- **OBJECTIVE**: Write the material out again in full, exactly.

- **SUPPLIED INFORMATION**:

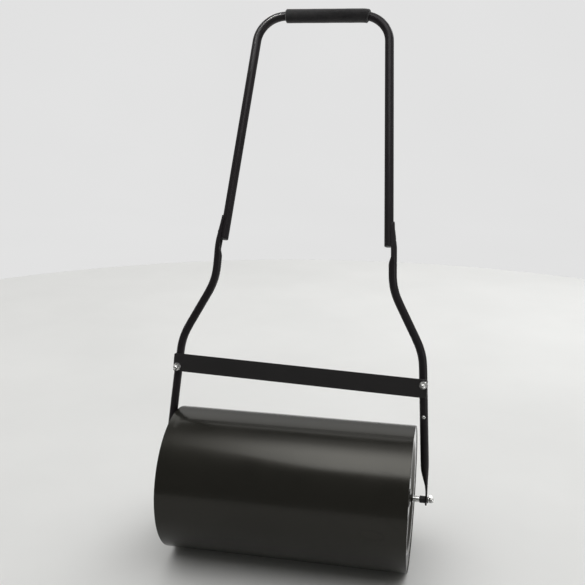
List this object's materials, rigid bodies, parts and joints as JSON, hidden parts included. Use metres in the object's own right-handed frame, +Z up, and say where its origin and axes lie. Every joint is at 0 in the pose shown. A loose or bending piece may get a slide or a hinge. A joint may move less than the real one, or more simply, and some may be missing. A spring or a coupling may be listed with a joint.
{
  "type": "lawn roller",
  "caption": "Walk-behind lawn roller: a fillable steel drum that turns on a shaft in a bolted tubular frame with a flat cross brace and a U-shaped handle with a foam grip.",
  "frame": {"origin": "on the ground under the middle of the drum, the middle of the drum's lowest facet", "axes": "+X runs along the drum's shaft to its right-hand end, +Y points to the back, the way the handle leans, +Z is up"},
  "size_m": [0.5904, 0.5124, 1.1122],
  "materials": {
    "drum_paint": "semi-gloss black enamel",
    "frame_paint": "satin black powder coat",
    "bright_zinc": "bright zinc plate",
    "black_fastener": "black oxide steel",
    "black_nylon": "moulded black nylon",
    "plug_plastic": "moulded black plastic",
    "seal_rubber": "matt black rubber",
    "grip_foam": "matt black foam rubber"
  },
  "bodies": {
    "frame": {"arm_left": "frame_paint", "arm_right": "frame_paint", "axle_bush_left": "black_nylon", "axle_bush_right": "black_nylon", "upper_handle": "frame_paint", "leg_cap_left": "black_nylon", "leg_cap_right": "black_nylon", "joint_screw_left_1": "black_fastener", "joint_screw_left_2": "black_fastener", "joint_screw_right_1": "black_fastener", "joint_screw_right_2": "black_fastener", "joint_nut_left_1": "black_fastener", "joint_nut_left_2": "black_fastener", "joint_nut_right_1": "black_fastener", "joint_nut_right_2": "black_fastener", "foam_grip": "grip_foam", "cross_brace": "frame_paint", "brace_bolt_left": "bright_zinc", "brace_bolt_right": "bright_zinc", "brace_washer_left": "bright_zinc", "brace_washer_right": "bright_zinc", "brace_nut_left": "bright_zinc", "brace_nut_right": "bright_zinc", "arm_screw": "bright_zinc"},
    "drum": {"drum_shell": "drum_paint", "drum_end_left": "drum_paint", "drum_end_right": "drum_paint", "hub_left": "drum_paint", "hub_right": "drum_paint", "filler_neck": "drum_paint", "axle_shaft": "bright_zinc", "axle_washer_left": "bright_zinc", "axle_washer_right": "bright_zinc", "axle_nut_left": "bright_zinc", "axle_nut_right": "bright_zinc"},
    "plug": {"filler_plug": "plug_plastic", "plug_seal": "seal_rubber"}
  },
  "joints": [
    {"name": "drum_spin", "type": "hinge", "parent": "frame", "child": "drum", "pos_m": [0, 0, 0.14742], "axis": [1, 0, 0], "continuous": true},
    {"name": "plug_pull", "type": "slide", "parent": "drum", "child": "plug", "axis": [-1, 0, 0], "range_m": [0, 0.0105]}
  ]
}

- **FULL ANSWER**:
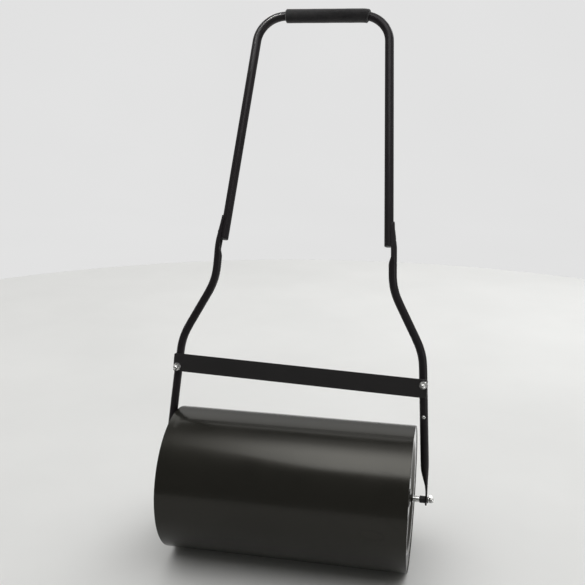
List this object's materials, rigid bodies, parts and joints as JSON, hidden parts included. Use metres in the object's own right-handed frame, +Z up, and say where its origin and axes lie. Every joint is at 0 in the pose shown. A loose or bending piece may get a slide or a hinge. A joint may move less than the real one, or more simply, and some may be missing. A spring or a coupling may be listed with a joint.
{
  "type": "lawn roller",
  "caption": "Walk-behind lawn roller: a fillable steel drum that turns on a shaft in a bolted tubular frame with a flat cross brace and a U-shaped handle with a foam grip.",
  "frame": {"origin": "on the ground under the middle of the drum, the middle of the drum's lowest facet", "axes": "+X runs along the drum's shaft to its right-hand end, +Y points to the back, the way the handle leans, +Z is up"},
  "size_m": [0.5904, 0.5124, 1.1122],
  "materials": {
    "drum_paint": "semi-gloss black enamel",
    "frame_paint": "satin black powder coat",
    "bright_zinc": "bright zinc plate",
    "black_fastener": "black oxide steel",
    "black_nylon": "moulded black nylon",
    "plug_plastic": "moulded black plastic",
    "seal_rubber": "matt black rubber",
    "grip_foam": "matt black foam rubber"
  },
  "bodies": {
    "frame": {"arm_left": "frame_paint", "arm_right": "frame_paint", "axle_bush_left": "black_nylon", "axle_bush_right": "black_nylon", "upper_handle": "frame_paint", "leg_cap_left": "black_nylon", "leg_cap_right": "black_nylon", "joint_screw_left_1": "black_fastener", "joint_screw_left_2": "black_fastener", "joint_screw_right_1": "black_fastener", "joint_screw_right_2": "black_fastener", "joint_nut_left_1": "black_fastener", "joint_nut_left_2": "black_fastener", "joint_nut_right_1": "black_fastener", "joint_nut_right_2": "black_fastener", "foam_grip": "grip_foam", "cross_brace": "frame_paint", "brace_bolt_left": "bright_zinc", "brace_bolt_right": "bright_zinc", "brace_washer_left": "bright_zinc", "brace_washer_right": "bright_zinc", "brace_nut_left": "bright_zinc", "brace_nut_right": "bright_zinc", "arm_screw": "bright_zinc"},
    "drum": {"drum_shell": "drum_paint", "drum_end_left": "drum_paint", "drum_end_right": "drum_paint", "hub_left": "drum_paint", "hub_right": "drum_paint", "filler_neck": "drum_paint", "axle_shaft": "bright_zinc", "axle_washer_left": "bright_zinc", "axle_washer_right": "bright_zinc", "axle_nut_left": "bright_zinc", "axle_nut_right": "bright_zinc"},
    "plug": {"filler_plug": "plug_plastic", "plug_seal": "seal_rubber"}
  },
  "joints": [
    {"name": "drum_spin", "type": "hinge", "parent": "frame", "child": "drum", "pos_m": [0, 0, 0.14742], "axis": [1, 0, 0], "continuous": true},
    {"name": "plug_pull", "type": "slide", "parent": "drum", "child": "plug", "axis": [-1, 0, 0], "range_m": [0, 0.0105]}
  ]
}